Your Exit Strategy Starts Before They Leave
The best place to start is wherever you are right now. If you already have exit-intent popups running, pull up your analytics and look at dismissal rates, conversion rates by page, and how performance changes across devices. If you are starting from scratch, pick one high-exit page, write one focused offer, and launch something easy. A single well-timed message on your most-abandoned page will teach you more than weeks of research.

The takeaway is simple: exit-intent works when it’s relevant, respectful, and timed to match visitor behavior. Get those three things right and you are not interrupting anyone. You are showing up at the moment they need a reason to stay.
FAQs
What is exit-intent technology?
Exit-intent technology detects when a visitor is about to leave a webpage and triggers a targeted popup or message to re-engage them before they go.
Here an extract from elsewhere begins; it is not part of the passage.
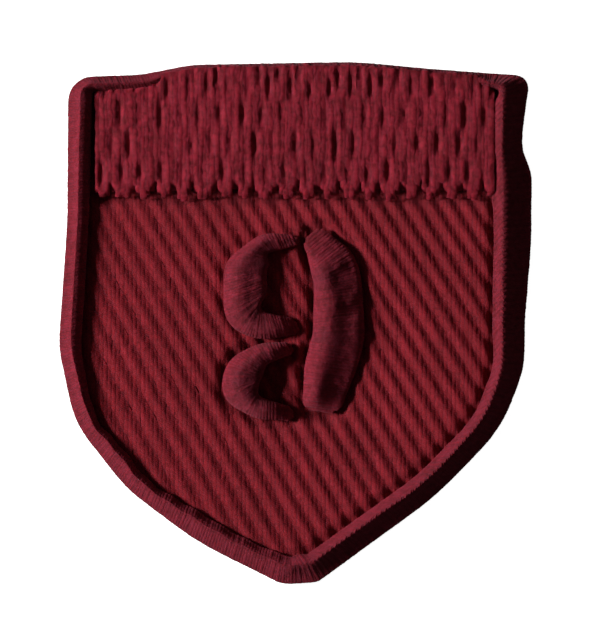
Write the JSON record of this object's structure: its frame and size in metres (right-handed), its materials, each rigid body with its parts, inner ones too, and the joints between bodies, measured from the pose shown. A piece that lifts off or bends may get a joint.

How does exit-intent detect when someone is leaving?
It tracks behavioral signals like upward mouse movement toward the browser bar, rapid scroll changes, and on mobile, fast back-swipe gestures or sudden scroll bursts.
What conversion rate can exit-intent popups achieve?
Exit-intent popups average around 4.82% conversion rates, with cart page popups reaching up to 17.12%. Adding countdown timers can push rates even higher.
Does fake urgency in exit popups actually work?
No. Fake countdown timers or false scarcity claims damage brand credibility. Real urgency-genuine deadlines or actual low stock-drives conversions without eroding trust.
Should exit-intent be used as a standalone tactic?
No. Exit-intent works best connected to follow-up systems like email sequences and retargeting ads to fully convert visitors who engaged with the popup.